Apart from the focus on the Arctic, a key priority area of examination should be the National Defence role in the cyber-security of the country. There appears to be an asymmetry in approach between Canada and the United States when it comes to cyber-defence. The U.S. military has created a separate cyber-command that has been given specific responsibilities in the defence of U.S. critical infrastructure and of the homeland. By contrast Canada's 2010 cyber-security strategy assigns Public Safety as the lead agency.
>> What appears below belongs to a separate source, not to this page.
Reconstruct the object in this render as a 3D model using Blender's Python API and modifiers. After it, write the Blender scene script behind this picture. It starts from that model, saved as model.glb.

It's not clear what role defence will play in response to a cyber-event in Canada beyond the fact that it is responsible for defending its own networks. Scenarios need to be examined and responsibilities assigned before a real-life crisis takes place. Defence could have a role through assistance of civil authority in consequence management should a cyber-attack result in a loss of critical infrastructure and pose a threat to life, or indeed have a loss of life as a result of that threat to the critical infrastructure. Defence would need to remain capable of operating under such a scenario and its own cyber-infrastructure must be resilient.
Many countries consider cyber as a potential domain of conflict. This is another aspect to it, the overseas aspect if you like. Some have gone quite far in exploiting it for espionage purposes or to militarize it.
I recommend Senate committee hearings and testimony and a report on the subject of the rule of defence in the cyber-defence of Canada's critical infrastructure. Given the often seamless nature of critical infrastructure between the United States and Canada this analysis would have to take into account the U.S. approach. We also need to ask and examine what role defence may play in a future security environment if cyber—in other words, cyber-army, navy, air force, cyberspace—becomes a separate domain of conflict, and what capabilities our Canadian Forces would need. Building capacity in this area would take time.
Honourable Senators, these are just a few notes I have put together on Canadian and continental defence priorities for the future and I look forward to your questions.